Sears and Kmart squeezed into Fashion Week in their own way with the Perennials and Paper Dolls Spring 2008 Apparel Preview right outside Bryant Park. Both have unveiled ensembles, to debut nationwide in February, that allow consumers to shop ‘the look’ for less without sacrificing style. “We have to take into account a broad customer base when designing for Kmart and Sears,” said Lisa Schultz, evp of design at Sears Holdings Apparel. “We are working to meet the needs of each of those segments by becoming increasingly focused in our merchandise. We are also increasing our attention on our in-house brands.”

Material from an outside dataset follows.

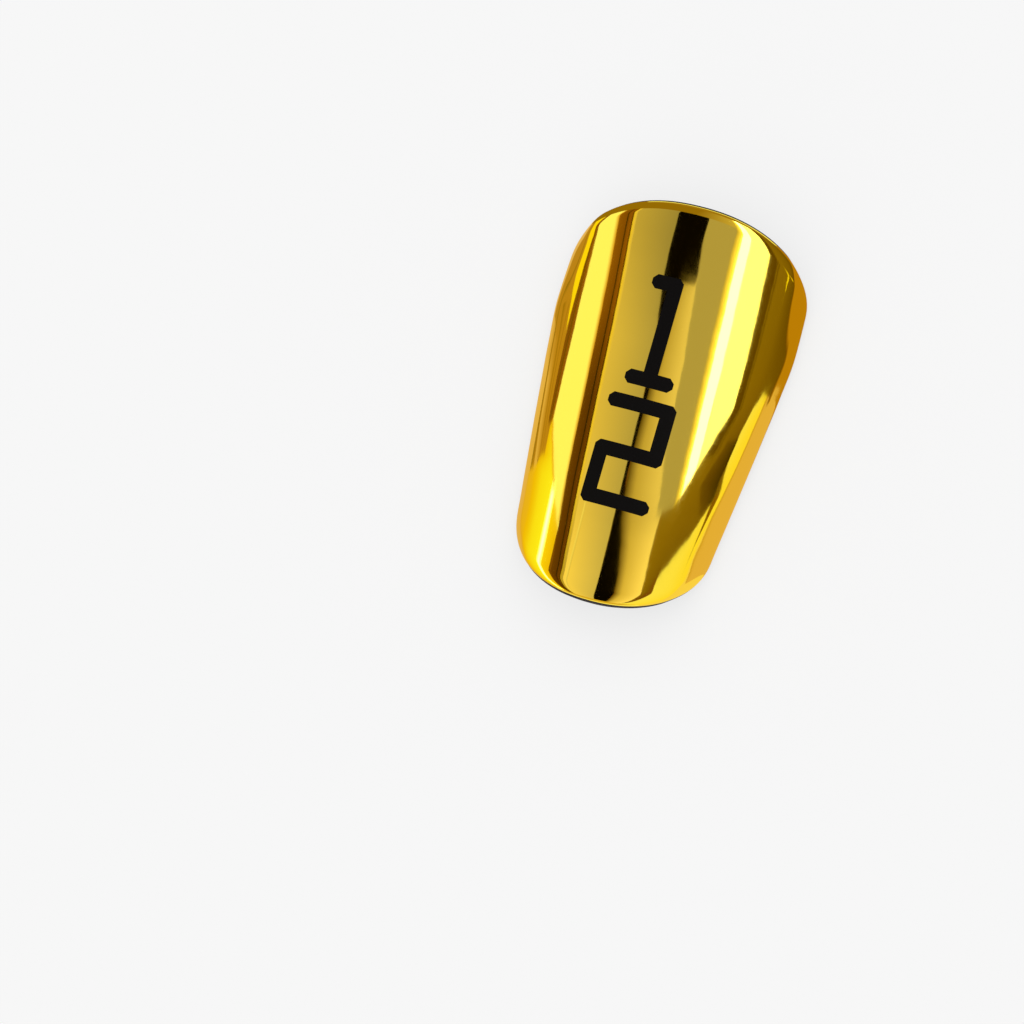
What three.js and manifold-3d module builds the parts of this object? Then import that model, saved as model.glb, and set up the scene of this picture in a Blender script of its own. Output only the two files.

Close to 200 SoHo-based designers have created ensembles for Kmart’s Route 66, Attention and Joe Boxer lines. With a focus on comfort, customers should have no problem slipping into light cotton shirt dresses and brightly printed tops. Sears took a more sophisticated approach with Apostrophe and Covington labels by incorporating apparel that transition from business to causal with ease. “The dresses, this year, are particularly strong,” said Amy Dimond, director of marketing public relations at Sears Holdings Fashion. “Editors visiting our suites compared the dress silhouettes to looks created by some of the top designers.”

And with an increased demand for quality items, throwing in fashionable and affordable merchandise allows shoppers to have their cake and eat it too. “Cross-merchandising or the ‘high-low’ mentality is the norm now for a wide segment of the population,” adds Dimond.

The swift modification of runway fashions has allowed more people to enjoy beautiful, trendy clothes. Yes, quality will probably be different—after all, organza does not sell cheaply—but these transitions bridge the gap when it comes to keeping up with the trends. As Cohen said, “No more separation of state or class society.”